Of course I would have liked to have this feature from the beginning, but I’d like to distinguish that from stating that it ‘should have been there from the beginning.’ Developing and testing such APIs takes a lot of time, and I am glad that Apple did release their initial SDK when they did and that they did not wait another year until all the features that some people say ‘should have been there from the beginning’ will be ready.

iPod Integration
Brian Gorby, developer, Tiny Violin
Another cool feature is the ability to finally access a user’s iPod library. This has been a sizable sticking point for developers in OS 2. Don’t like the current sound set included in Tiny Violin? Select your favorite sorrow-laden track from your own iPod library, and play it with Tiny Violin!

Voice chat
Simon Edis, president and head coder, ezone
We are also interested in the in-game voice chat, which has the potential to open up all kinds of social interaction within games. We have a space shooter called Galactic Gunner currently under development which would be ideally suited to a co-op play over a local network, with each player manning a ship and fighting together.
Third-part communication
Hendrik Kueck, independent developer, Juxtaposer
There are certainly groundbreaking features in there. Especially the support for communicating with custom hardware is huge in my opinion. However it does not affect my apps.

Copy & Paste
Alexander Marktl, developer, Outer Space Apps
For iTranslate, we really missed the Copy & Paste feature. About 40 percent of our support questions are something like, ‘Why can’t I translate my incoming email?’ Another weird thing is that developers cannot programmatically add text to an SMS (while it’s possible with email).
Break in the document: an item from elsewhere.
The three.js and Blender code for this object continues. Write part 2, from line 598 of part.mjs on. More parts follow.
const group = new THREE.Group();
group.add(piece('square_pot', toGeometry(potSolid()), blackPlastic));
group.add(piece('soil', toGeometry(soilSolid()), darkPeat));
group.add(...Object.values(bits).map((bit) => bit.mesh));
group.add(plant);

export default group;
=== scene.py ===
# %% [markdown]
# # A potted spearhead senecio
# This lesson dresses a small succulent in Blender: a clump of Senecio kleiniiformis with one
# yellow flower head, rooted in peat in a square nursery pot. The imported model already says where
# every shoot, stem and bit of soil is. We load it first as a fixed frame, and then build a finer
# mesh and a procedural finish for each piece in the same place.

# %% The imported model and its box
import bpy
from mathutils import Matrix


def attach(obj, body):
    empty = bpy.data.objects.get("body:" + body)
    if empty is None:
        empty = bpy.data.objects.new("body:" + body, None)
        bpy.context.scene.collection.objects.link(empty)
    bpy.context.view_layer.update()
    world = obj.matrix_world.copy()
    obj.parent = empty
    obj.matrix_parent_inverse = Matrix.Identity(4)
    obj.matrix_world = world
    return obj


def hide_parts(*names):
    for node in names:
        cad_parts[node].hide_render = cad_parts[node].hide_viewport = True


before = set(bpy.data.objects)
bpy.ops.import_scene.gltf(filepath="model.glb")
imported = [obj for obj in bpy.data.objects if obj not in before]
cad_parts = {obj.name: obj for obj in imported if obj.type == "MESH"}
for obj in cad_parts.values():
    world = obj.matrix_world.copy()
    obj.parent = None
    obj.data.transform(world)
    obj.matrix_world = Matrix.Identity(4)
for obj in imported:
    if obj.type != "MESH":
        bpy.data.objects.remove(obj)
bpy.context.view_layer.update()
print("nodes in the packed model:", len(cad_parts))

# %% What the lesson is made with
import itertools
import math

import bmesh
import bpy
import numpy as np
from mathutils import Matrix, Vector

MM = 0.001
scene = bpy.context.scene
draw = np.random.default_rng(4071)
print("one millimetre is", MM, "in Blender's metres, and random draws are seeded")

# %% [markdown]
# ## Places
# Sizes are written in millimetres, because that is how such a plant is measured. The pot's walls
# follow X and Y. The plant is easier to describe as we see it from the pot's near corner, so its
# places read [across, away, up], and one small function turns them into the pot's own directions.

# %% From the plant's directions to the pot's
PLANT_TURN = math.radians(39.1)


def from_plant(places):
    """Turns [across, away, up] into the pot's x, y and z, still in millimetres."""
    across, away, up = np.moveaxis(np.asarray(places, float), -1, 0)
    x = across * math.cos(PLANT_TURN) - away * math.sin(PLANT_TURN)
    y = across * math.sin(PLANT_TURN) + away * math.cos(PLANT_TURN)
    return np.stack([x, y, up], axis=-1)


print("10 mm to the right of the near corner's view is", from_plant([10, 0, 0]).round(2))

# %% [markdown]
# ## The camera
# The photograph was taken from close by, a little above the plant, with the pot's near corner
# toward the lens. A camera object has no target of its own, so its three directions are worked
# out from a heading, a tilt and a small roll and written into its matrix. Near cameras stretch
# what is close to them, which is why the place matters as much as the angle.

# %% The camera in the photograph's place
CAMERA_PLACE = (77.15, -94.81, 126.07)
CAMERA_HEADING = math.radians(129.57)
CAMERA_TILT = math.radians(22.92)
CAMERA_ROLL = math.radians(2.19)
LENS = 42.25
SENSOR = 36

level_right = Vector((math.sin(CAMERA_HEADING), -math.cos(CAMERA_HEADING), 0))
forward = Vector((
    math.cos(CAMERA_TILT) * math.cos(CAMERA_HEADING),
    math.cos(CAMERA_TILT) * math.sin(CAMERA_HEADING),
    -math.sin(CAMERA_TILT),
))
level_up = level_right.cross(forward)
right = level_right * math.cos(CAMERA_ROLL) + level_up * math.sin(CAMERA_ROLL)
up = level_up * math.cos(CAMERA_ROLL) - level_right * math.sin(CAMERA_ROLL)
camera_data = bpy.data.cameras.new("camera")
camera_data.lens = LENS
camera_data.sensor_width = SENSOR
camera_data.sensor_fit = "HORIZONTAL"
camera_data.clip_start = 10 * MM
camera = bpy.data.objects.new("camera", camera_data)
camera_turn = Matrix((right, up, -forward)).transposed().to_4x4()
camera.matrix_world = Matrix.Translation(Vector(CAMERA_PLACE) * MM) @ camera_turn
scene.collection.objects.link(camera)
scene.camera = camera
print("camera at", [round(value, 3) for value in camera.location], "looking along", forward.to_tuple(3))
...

Sending a text message with translated text is one of the most requested features. With Copy & Paste that should now be possible, too.

Patrick Alessi, developer, CNotes
The application is all about creating notes and it would have been nice (in iPhone 2.0) to be able to copy from a web page or another email, and paste it into a note. I would have also liked to have had the in-app email API so that clients wouldn’t have to exit my application to write a follow-up email.